Still, Perkins’ Family Research Council has practically cornered the market on anti-gay junk science. The Southern Poverty Law Center’s classification of the FRC as a hate group stems from FRC’s more than decade-long insistence that gay people are more likely to molest children. Spokespeople for the FRC have said that homosexual sex should be outlawed, and Perkins himself has said as recently as 2010 that “the research is overwhelming that homosexuality poses a danger to children.” Research from non-ideological outfits is actually firm in concluding the opposite. Some of the FRC’s more outrageous “studies,” such as the 1999 paper claiming that “one of the primary goals of the homosexual rights movement is to abolish all age of consent laws and to eventually recognize pedophiles as the ‘prophets’ of a new sexual order,” have been scrubbed from the group’s website, but the FRC has not disavowed their contents.

Anti-gay rights organizations are not often the targets of this kind of violence. The incidence of violence against gays and lesbians in the United States is far higher. According to the FBI’s hate crimes statistics, there were 247 incidents of aggravated assault and 495 incidents of simple assault against people on the basis of sexual orientation in 2010. The Bureau counts two incidents of bias-motivated murder/manslaughter in the same year. If labeling the FRC a hate group armed Corkins with a justification for violence, should we be holding groups like the Family Research Center and the National Organization for Marriage responsible for every homophobe who lashes out violently? After all, listening to what the FRC and NOM have to say about gays and lesbians, one might reasonably conclude non-heterosexuals are a public menace, if not a threat to the republic. 

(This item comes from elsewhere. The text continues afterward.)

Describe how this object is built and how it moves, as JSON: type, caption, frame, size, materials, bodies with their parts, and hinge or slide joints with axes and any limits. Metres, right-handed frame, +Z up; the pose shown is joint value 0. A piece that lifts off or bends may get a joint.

The SPLC’s decision to categorize the Family Research Council as a hate group, while subjective, nevertheless relies on FRC’s record of purveying stereotypes, prejudice, and junk science as a justification for public policy that would deny gays and lesbians equal rights and criminalize their conduct. Accusing someone of purveying “hate” does not contain a justification for violence, explicit or implicit. It’s a free country, and hating is one of the rights Americans have under the First Amendment. But if an organization were putting forth papers arguing that blacks, Latinos, or Jews were inherently prone to committing certain crimes and recommended laws specifically tailored to restricting their behavior, would we call them a hate group? At the very least, the SPLC has evidence for its decision beyond simply disliking FRC’s politics. 

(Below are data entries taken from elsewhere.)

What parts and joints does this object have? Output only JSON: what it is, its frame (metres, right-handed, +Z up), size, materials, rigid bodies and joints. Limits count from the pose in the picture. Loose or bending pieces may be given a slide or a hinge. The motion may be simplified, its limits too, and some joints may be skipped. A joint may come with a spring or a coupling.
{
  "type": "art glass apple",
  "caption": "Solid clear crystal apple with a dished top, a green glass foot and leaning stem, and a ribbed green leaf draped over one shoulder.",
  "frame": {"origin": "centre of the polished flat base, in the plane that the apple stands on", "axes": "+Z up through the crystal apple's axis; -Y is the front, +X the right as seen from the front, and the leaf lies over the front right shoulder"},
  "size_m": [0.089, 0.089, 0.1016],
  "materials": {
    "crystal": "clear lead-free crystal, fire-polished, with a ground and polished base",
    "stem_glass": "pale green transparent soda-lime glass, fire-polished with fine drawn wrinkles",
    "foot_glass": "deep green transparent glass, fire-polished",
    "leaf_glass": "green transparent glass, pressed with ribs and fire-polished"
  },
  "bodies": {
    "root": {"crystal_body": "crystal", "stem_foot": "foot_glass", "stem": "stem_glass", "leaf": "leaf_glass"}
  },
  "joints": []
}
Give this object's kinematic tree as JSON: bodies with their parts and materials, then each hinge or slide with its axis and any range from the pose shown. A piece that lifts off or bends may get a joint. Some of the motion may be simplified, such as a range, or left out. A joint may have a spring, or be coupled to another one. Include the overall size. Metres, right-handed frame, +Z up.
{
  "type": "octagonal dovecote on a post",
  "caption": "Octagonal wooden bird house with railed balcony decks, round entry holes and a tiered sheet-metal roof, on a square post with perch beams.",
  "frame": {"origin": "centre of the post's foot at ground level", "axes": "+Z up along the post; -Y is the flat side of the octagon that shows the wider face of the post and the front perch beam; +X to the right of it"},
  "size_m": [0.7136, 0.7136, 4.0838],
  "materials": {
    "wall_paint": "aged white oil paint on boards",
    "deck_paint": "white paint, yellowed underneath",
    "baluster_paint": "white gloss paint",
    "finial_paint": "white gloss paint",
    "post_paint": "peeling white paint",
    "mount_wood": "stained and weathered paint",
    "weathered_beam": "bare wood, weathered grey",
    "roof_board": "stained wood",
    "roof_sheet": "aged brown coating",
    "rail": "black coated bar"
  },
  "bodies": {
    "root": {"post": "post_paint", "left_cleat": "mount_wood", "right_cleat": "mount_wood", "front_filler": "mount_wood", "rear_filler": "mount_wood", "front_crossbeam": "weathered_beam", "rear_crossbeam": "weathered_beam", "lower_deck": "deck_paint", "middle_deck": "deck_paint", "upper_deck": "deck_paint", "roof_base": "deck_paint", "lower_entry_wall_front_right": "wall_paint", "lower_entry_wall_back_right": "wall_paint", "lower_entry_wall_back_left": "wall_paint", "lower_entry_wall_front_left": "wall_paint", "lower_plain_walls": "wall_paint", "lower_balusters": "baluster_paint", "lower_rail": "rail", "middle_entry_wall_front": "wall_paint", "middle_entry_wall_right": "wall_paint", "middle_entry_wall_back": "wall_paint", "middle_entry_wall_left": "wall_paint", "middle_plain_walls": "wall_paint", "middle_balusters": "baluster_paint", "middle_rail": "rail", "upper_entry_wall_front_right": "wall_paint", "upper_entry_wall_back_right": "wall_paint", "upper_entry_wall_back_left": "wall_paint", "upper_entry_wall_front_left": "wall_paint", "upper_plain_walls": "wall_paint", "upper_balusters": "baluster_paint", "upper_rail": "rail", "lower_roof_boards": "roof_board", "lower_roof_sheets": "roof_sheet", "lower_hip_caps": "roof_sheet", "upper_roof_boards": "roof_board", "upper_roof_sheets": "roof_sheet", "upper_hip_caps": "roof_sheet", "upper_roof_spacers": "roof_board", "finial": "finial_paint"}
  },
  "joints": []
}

Given his group’s years-long characterization of gays and lesbians as child-molesting sociopaths bent on abusing children, I doubt Perkins wants his silly standard for what constitutes a justification of violence to be applied to himself. Historically speaking however, the consensus that violence is not a legitimate tool for domestic politics in the United States has probably never been stronger, which is why LGBT rights groups immediately condemned the shooting incident and why the Family Research Council and the National Organization for Marriage are so eager to drape the blame around the shoulders of their most vocal critics. For all their disagreements, both anti-and pro-LGBT rights groups are eager to defeat each other in the arena of the law and the court of public opinion. They have chosen the ballot, not the bullet, and Corkins is nothing more than a near-tragic exception to the rule.